Saturday, Apr. 17, 2004

House concert a success, posted at 1:36 a.m.

Epiphany in Baltimore has moved to epiphanyinbaltimore.blogspot.com

Sam played her house concert today. I somehow pulled off my afternoon - getting someone to cover the last ten minutes of my 6th period class, jetting downtown to meet with a lawyer at 2:00, getting back in time to hold my team's baseball practice at 3:30, getting home by 6:00, and completing a manic cleaning of the house until the show started at 8. The crowd was a little small - only about 15 showed up, and Sam has drawn up to ten more - but I still think everyone ended up happy for the night. She's really amazing, such a nice soul and a good songwriter. She wrote a new song that I really liked. It was ostensibly about her trying to make ends meet as a musician, while everyone else seems to be doing it and making it look so easy, but Sam had a way of making it universal, so I began to think of it in terms of my own life. Specifically, in relationships.
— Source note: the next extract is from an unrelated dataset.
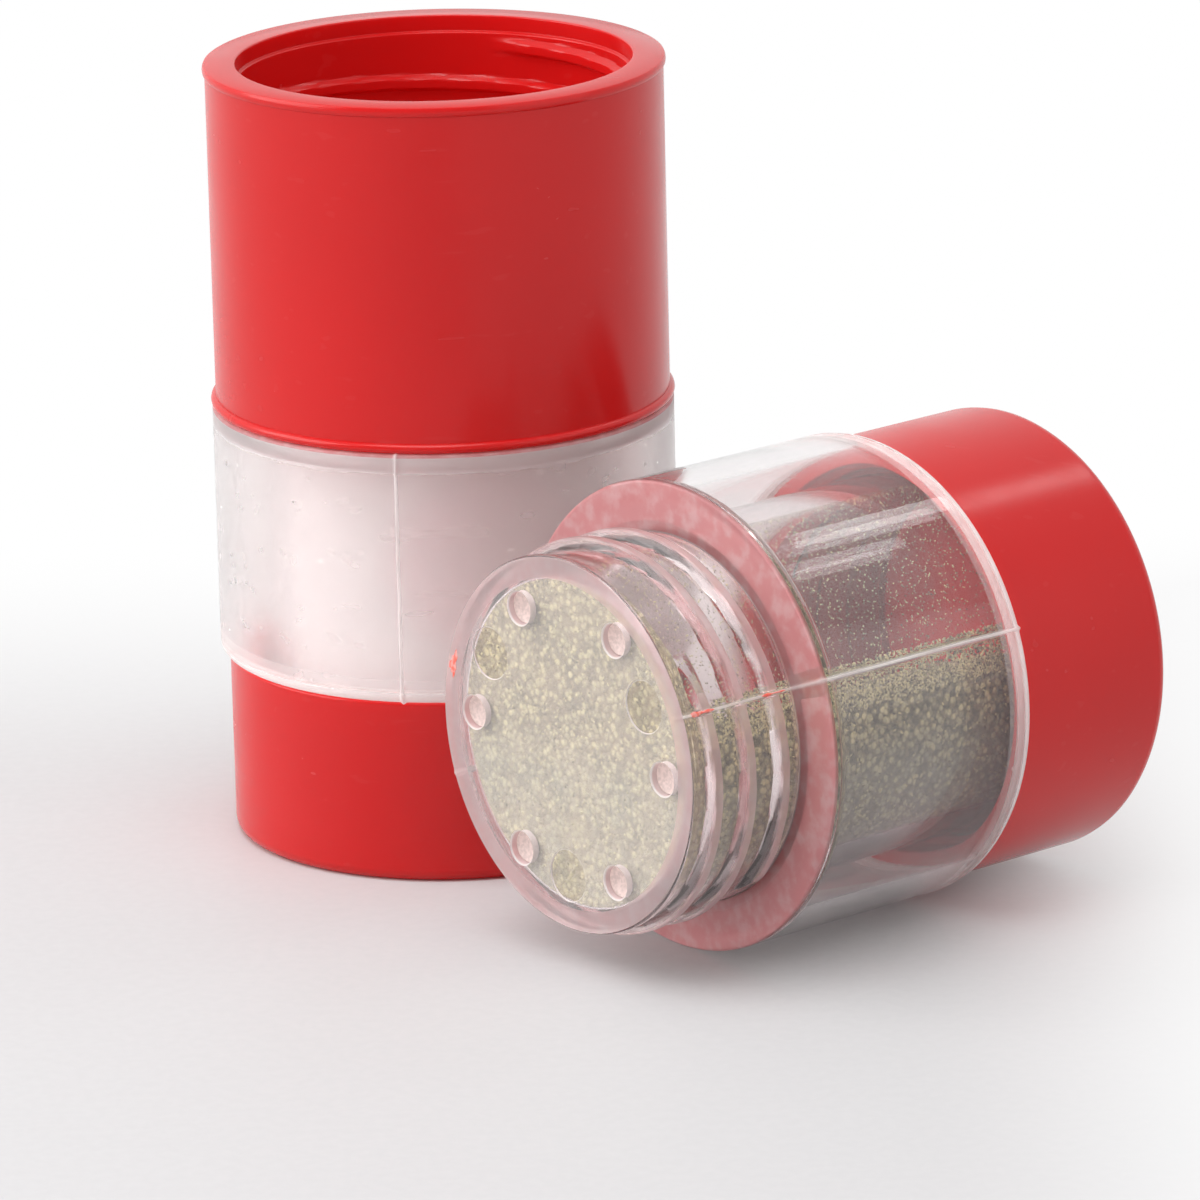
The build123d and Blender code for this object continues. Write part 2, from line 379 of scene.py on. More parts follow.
def perforate_tree():
    """Cuts a ring of round holes with chamfered mouths, or of shallow round marks."""
    inputs = {
        "Count": 6,
        "Circle": 12 * MM,
        "Hole Radius": 1.4 * MM,
        "Chamfer": 0.12 * MM,
        "Turn": 0.0,
        "Face": 0.0,
        "Bottom": 0.0,
    }
    nodes, given, end = geometry_group("Hole ring", inputs)
    over = nodes.plus(given["Face"], 0.1 * MM)
    straight = {
        "Vertices": HOLE_SIDES,
        "Radius": given["Hole Radius"],
        "Depth": nodes.less(over, given["Bottom"]),
    }
    middle = nodes.times(nodes.plus(over, given["Bottom"]), 0.5)
    reach = nodes.times(given["Chamfer"], 1.5)
    flared = {
        "Vertices": HOLE_SIDES,
        "Radius Top": nodes.math("MULTIPLY_ADD", given["Chamfer"], 2.5, given["Hole Radius"]),
        "Radius Bottom": nodes.math("MULTIPLY_ADD", given["Chamfer"], -0.5, given["Hole Radius"]),
        "Depth": nodes.times(reach, 2.0),
    }
    body = given["Geometry"]
    for kind, form, height in (
        ("GeometryNodeMeshCylinder", straight, middle),
        ("GeometryNodeMeshCone", flared, nodes.less(given["Face"], reach)),
    ):
        ring = set_around(nodes, given, nodes.get(kind, form), height)
        drills = nodes.get("GeometryNodeRealizeInstances", {0: ring})
        cut = {0: body, 1: drills}
        body = nodes.get("GeometryNodeMeshBoolean", cut, operation="DIFFERENCE", solver="MANIFOLD")
    finish_tree(nodes, body, given, end)


def ring_tree():
    """Repeats a small piece around a circle."""
    nodes, given, end = geometry_group("Ring of pieces", {"Count": 6, "Circle": 12 * MM, "Turn": 0.0})
    finish_tree(nodes, set_around(nodes, given, given["Geometry"]), given, end)


def flake_tree():
    """Strews flat irregular flakes over a surface, with a tone for each."""
    inputs = {"Density": 1e6, "Length": 0.4 * MM, "Flatness": 0.3, "Width": 1.0, "Seed": 0}
    nodes, given, end = geometry_group("Strewn flakes", inputs)

    def vary(seed, low, high):
        values = {0: low, 1: high, "Seed": seed}
        return nodes.get("FunctionNodeRandomValue", values, data_type="FLOAT_VECTOR")

    spread = {"Mesh": given["Geometry"], "Density": given["Density"], "Seed": given["Seed"]}
    strewn = nodes.add("GeometryNodeDistributePointsOnFaces", spread).outputs
    ball = nodes.get("GeometryNodeMeshIcoSphere", {"Radius": 0.5, "Subdivisions": 1})
    rough = vary(7, (-0.14, -0.14, -0.14), (0.14, 0.14, 0.14))
    chip = nodes.get("GeometryNodeSetPosition", {"Geometry": ball, "Offset": rough})
    spin = vary(given["Seed"], (-0.35, -0.35, 0.0), (0.35, 0.35, 2 * pi))
    turned = {0: strewn["Rotation"], 1: spin}
    shape = vary(nodes.plus(given["Seed"], 11), (0.55, 0.25, 0.8), (1.3, 0.62, 1.2))
    scale = nodes.vector("SCALE", shape, given["Length"])
    flakes = {
        "Points": strewn["Points"],
        "Instance": chip,
        "Rotation": nodes.get("FunctionNodeRotateRotation", turned, rotation_space="LOCAL"),
        "Scale": nodes.vector("MULTIPLY", scale, nodes.join(1.0, given["Width"], given["Flatness"])),
    }
    put = nodes.get("GeometryNodeInstanceOnPoints", flakes)
    tone = nodes.add("FunctionNodeRandomValue", {"Seed": 23}, data_type="FLOAT").outputs[1]
    marked = {"Geometry": put, "Name": "tone", "Value": tone}
    marked = nodes.get("GeometryNodeStoreNamedAttribute", marked, data_type="FLOAT", domain="INSTANCE")
    finish_tree(nodes, marked, given, end)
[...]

Everyone else does seem to make it look so easy.

I've now known Sam for almost six years, since I booked her at MSU back in 1998. She's seen me lose 110 lbs, move across the country, grab my dream job, establish a house concert venue, get my eyes sliced into... everything. I've seen her release two albums, get married, and grow long hair. We hug each other when we see each other. I really hope she achieves fame sometime soon, because she's good enough to and really deserves it. After all, her latest single hit #1 on the Quizno's instore national playlist (a true story, and just one of many hilarious stories she told tonight.)

***

So I met with the lawyer today. This guy was $1000 less than the last guy. He and his firm would represent me for $1500. Damn. I just can't afford it. He was a really nice guy, like the last guy, even if I hire him I could still lose some money on top of that $1500. Since my case is so strong, I think I'd be better off going in at it alone. It's risky, but I'm not sure one can call it a risk if one doesn't have a choice in the matter. I don't have $1500, so that decision is easy. I could get more complex, and say that I could ask my parents for help, but I'm not going to do that, especially not now.
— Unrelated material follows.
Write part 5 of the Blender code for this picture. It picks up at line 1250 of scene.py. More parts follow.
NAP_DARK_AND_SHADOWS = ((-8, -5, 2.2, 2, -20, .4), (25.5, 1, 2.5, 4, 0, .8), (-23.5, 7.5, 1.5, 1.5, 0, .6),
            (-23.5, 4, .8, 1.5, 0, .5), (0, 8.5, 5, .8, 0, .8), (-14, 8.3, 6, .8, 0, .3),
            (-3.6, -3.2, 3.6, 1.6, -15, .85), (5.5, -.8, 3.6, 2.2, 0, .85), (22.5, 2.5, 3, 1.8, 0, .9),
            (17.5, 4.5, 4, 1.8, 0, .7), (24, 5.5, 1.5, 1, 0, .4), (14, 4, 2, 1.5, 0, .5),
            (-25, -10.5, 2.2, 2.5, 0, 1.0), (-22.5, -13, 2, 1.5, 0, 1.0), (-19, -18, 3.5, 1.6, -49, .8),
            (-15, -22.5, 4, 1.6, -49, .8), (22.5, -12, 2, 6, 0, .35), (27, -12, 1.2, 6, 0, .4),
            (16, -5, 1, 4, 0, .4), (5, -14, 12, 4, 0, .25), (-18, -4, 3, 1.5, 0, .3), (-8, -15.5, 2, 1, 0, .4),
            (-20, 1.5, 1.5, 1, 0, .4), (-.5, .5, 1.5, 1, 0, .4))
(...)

I don't understand why I can't find a nice lawyer just to appear with me and maybe try to call the other lawyer and try to work out something. I don't understand why legal aid isn't available to people who make more than $11,000.

The trial is May 6. I still don't know what I'm going to do about it, but the options appear very limited.

***

I take the Praxis tomorrow. Wish me luck. Three years into teaching, and I'm finally taking the test that I apparently was supposed to take a while ago, but hiring folks told me (and documented) that the Michigan tests trasferred over. No such luck. I get to drop $170 and take a test so I can keep my job.